> [TASK TO CARRY OUT]: Extract, without alteration, each line from the start of the listing to the line bearing "# Millimetres. Origin".

> [RECORDED DATA]:
— Begin —

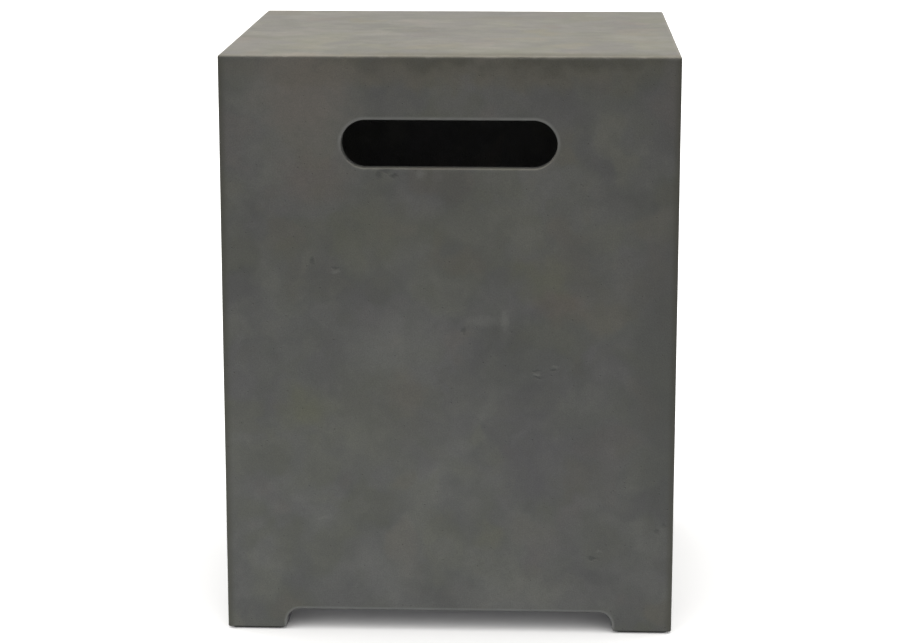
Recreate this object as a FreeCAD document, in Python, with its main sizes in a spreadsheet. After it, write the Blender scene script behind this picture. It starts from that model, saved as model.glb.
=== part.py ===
import FreeCAD, Part
import os
import Sketcher
from FreeCAD import Placement, Rotation, Vector

# Propane tank cover table: five mitred cast panels on a folded steel frame, open underneath.
# Millimetres. Origin at the centre of the underside, +Z up, the pictured side faces -Y.

# The driving dimensions: name, value and what it measures.
SIZES = [
    ("overall_width", 400, "outside width along X"),
    ("overall_depth", 400, "outside depth along Y"),
    ("overall_height", 520, "floor to table top"),
    ("panel_thickness", 15, "thickness of every cast panel"),
    ("arris_radius", 2, "rounding of the outside edges"),
    ("hand_slot_width", 188, "hand slot, end to end"),
    ("hand_slot_height", 42.5, "hand slot, top to bottom"),
    ("hand_slot_drop", 77, "table top to the middle of the hand slot"),
    ("hand_slot_lip", 2, "rounding of the hand slot's outside rim"),
    ("notch_lip", 1.2, "bevel of the outside edge along the notch and under the feet"),
    ("foot_width", 53.5, "width of a foot, seen from outside"),
    ("notch_height", 19.5, "floor to the top of the notch between two feet"),
    ("notch_corner", 12, "rounding of the notch's upper corners"),
    ("foot_corner", 3, "rounding of a foot's inner lower corner"),
    ("upright_leg", 30, "leg of a corner upright"),
    ("rail_leg", 25, "leg of a top rail"),
    ("steel_thickness", 2, "sheet of the uprights and the top rails"),
    ("bend_radius", 2, "inside bend of the uprights and the top rails"),
    ("tie_height", 20, "height of a bottom tie bar"),
    ("tie_thickness", 3, "thickness of a bottom tie bar"),
    ("tie_lift", 4, "top of the notch to the tie bar's lower edge"),
    ("plate_thickness", 3, "thickness of a foot plate"),
    ("pad_thickness", 2, "rubber between the panels and the floor"),
    ("pad_inset", 3.5, "foot's sides to the rubber's sides"),
    ("pad_corner", 4, "rounding of the rubber's corners"),
    ("stem_radius", 5, "rubber stem in the foot plate's hole"),
    ("stem_clearance", 0.1, "gap round the rubber stem"),
    ("barb_radius", 6.5, "widest part of the stem's barb"),
    ("barb_tip_radius", 3.5, "top of the stem's barb"),
    ("barb_height", 5, "height of the stem's barb"),
    ("screw_radius", 2.5, "panel screw's shank"),
    ("screw_clearance", 0.3, "gap round the shank in the steel"),
    ("screw_length", 10, "panel screw under its head"),
    ("screw_head_flats", 8, "panel screw's hexagon head, across its flats"),
    ("screw_head_height", 3.5, "panel screw's head"),
    ("insert_flats", 8, "hexagon insert cast into a panel, across its flats"),
    ("insert_length", 11, "threaded insert cast into a panel"),
    ("insert_bore_depth", 9.5, "threaded insert's blind bore"),
    ("thread_clearance", 0.1, "gap between a shank and its insert"),
    ("casting_clearance", 0.1, "gap between an insert and its panel"),
    ("upright_hole_inset", 18, "upright's outer corner to its hole"),
    ("upright_hole_low", 100, "floor to an upright's lower hole"),
    ("upright_hole_high", 390, "floor to an upright's upper hole"),
    ("rail_hole_inset", 15, "rail's outer corner to its hole"),
]

width = "Sizes.overall_width"
depth = "Sizes.overall_depth"
height = "Sizes.overall_height"
wall = "Sizes.panel_thickness"
pad_top = "Sizes.pad_thickness"
plate_top = "Sizes.pad_thickness + Sizes.plate_thickness"
ceiling = "Sizes.overall_height - Sizes.panel_thickness"

# Each side of the box: name, turn about Z from the front, its length, its outer face's distance.
SIDES = [
    ("front", 0, width, f"{depth} / 2"),
    ("right", 90, depth, f"{width} / 2"),
    ("back", 180, width, f"{depth} / 2"),
    ("left", 270, depth, f"{width} / 2"),
]

# Each corner: name, turn about Z from the front left one, and the half lengths beside it.
CORNERS = [
    ("front_left", 0, f"{width} / 2", f"{depth} / 2"),
    ("front_right", 90, f"{depth} / 2", f"{width} / 2"),
    ("back_right", 180, f"{width} / 2", f"{depth} / 2"),
    ("back_left", 270, f"{depth} / 2", f"{width} / 2"),
]

SIDES_WITH_HAND_SLOT = ("front", "back")

# Directions of what is built along +Z, once seated in the front side's frame.
outward = Rotation(Vector(1, 0, 0), 90)
inward = Rotation(Vector(1, 0, 0), -90)
upward = Rotation()

doc = FreeCAD.newDocument("tank_cover_table")
sheet = doc.addObject("Spreadsheet::Sheet", "Sizes")
sub_parts = []


def fill_sheet():
    for row, (name, value, meaning) in enumerate(SIZES, 1):
        sheet.set(f"A{row}", name)
        sheet.set(f"B{row}", str(value))
        sheet.set(f"C{row}", meaning)
        sheet.setAlias(f"B{row}", name)
    doc.recompute()


def bind(thing, **expressions):
    for name, expression in expressions.items():
        thing.setExpression(name, expression)
    return thing


def make(kind, name, **expressions):
    return bind(doc.addObject(kind, name), **expressions)


def turned(x, y, turn):
    """A place in the front side's frame, turned about Z to another side."""
    quarter = {0: (x, y), 90: (f"-({y})", x), 180: (f"-({x})", f"-({y})"), 270: (y, f"-({x})")}
    return quarter[turn]


def seat(thing, x, y, z, turn=0, tilt=Rotation()):
    """Place a thing by expressions; x and y are in the front side's frame."""
    thing.Placement = Placement(Vector(), Rotation(Vector(0, 0, 1), turn) * tilt)
    place_x, place_y = turned(x, y, turn)
    thing.setExpression("Placement.Base.x", place_x)
    thing.setExpression("Placement.Base.y", place_y)
    thing.setExpression("Placement.Base.z", z)
    return thing


def keep(thing, label):
    thing.Label = label
    sub_parts.append(thing)
    return thing


def cut(name, base, tools):
    tool = tools[0]
    if len(tools) > 1:
        tool = make("Part::Compound", f"{name}_tools")
        tool.Links = tools
    result = make("Part::Cut", name)
    result.Base = base
    result.Tool = tool
    return result


def ease_edges(kind, name, base, rule):
    """Fillet or chamfer the edges of base for which rule gives the name of a size."""
    doc.recompute()
    picked = []
    for number, edge in enumerate(base.Shape.Edges, 1):
        size = rule(edge)
        if size:
            picked.append((number, sheet.get(size), sheet.get(size)))
    if not picked:
        raise RuntimeError(f"no edge to ease on {name}")
    result = make(kind, name)
    result.Base = base
    result.Edges = picked
    return result


def number_of(expression):
    """The present value of an expression over the sheet."""
    return float(sheet.evalExpression(expression.replace("Sizes.", "")))


def near(first, second):
    return abs(first - second) < 0.01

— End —

> [COMPLETE OUTPUT]:
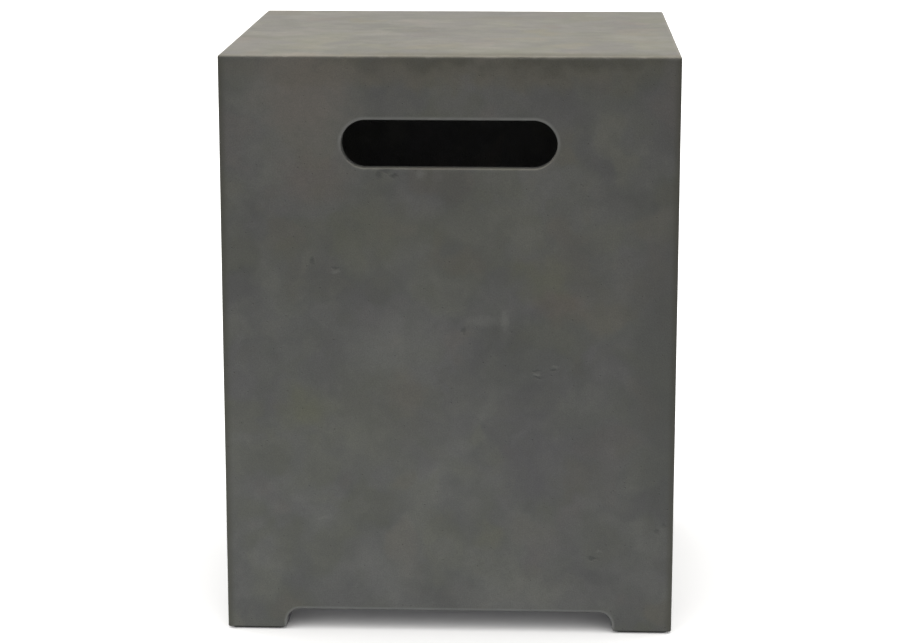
Recreate this object as a FreeCAD document, in Python, with its main sizes in a spreadsheet. After it, write the Blender scene script behind this picture. It starts from that model, saved as model.glb.
=== part.py ===
import FreeCAD, Part
import os
import Sketcher
from FreeCAD import Placement, Rotation, Vector

# Propane tank cover table: five mitred cast panels on a folded steel frame, open underneath.
# Millimetres. Origin at the centre of the underside, +Z up, the pictured side faces -Y.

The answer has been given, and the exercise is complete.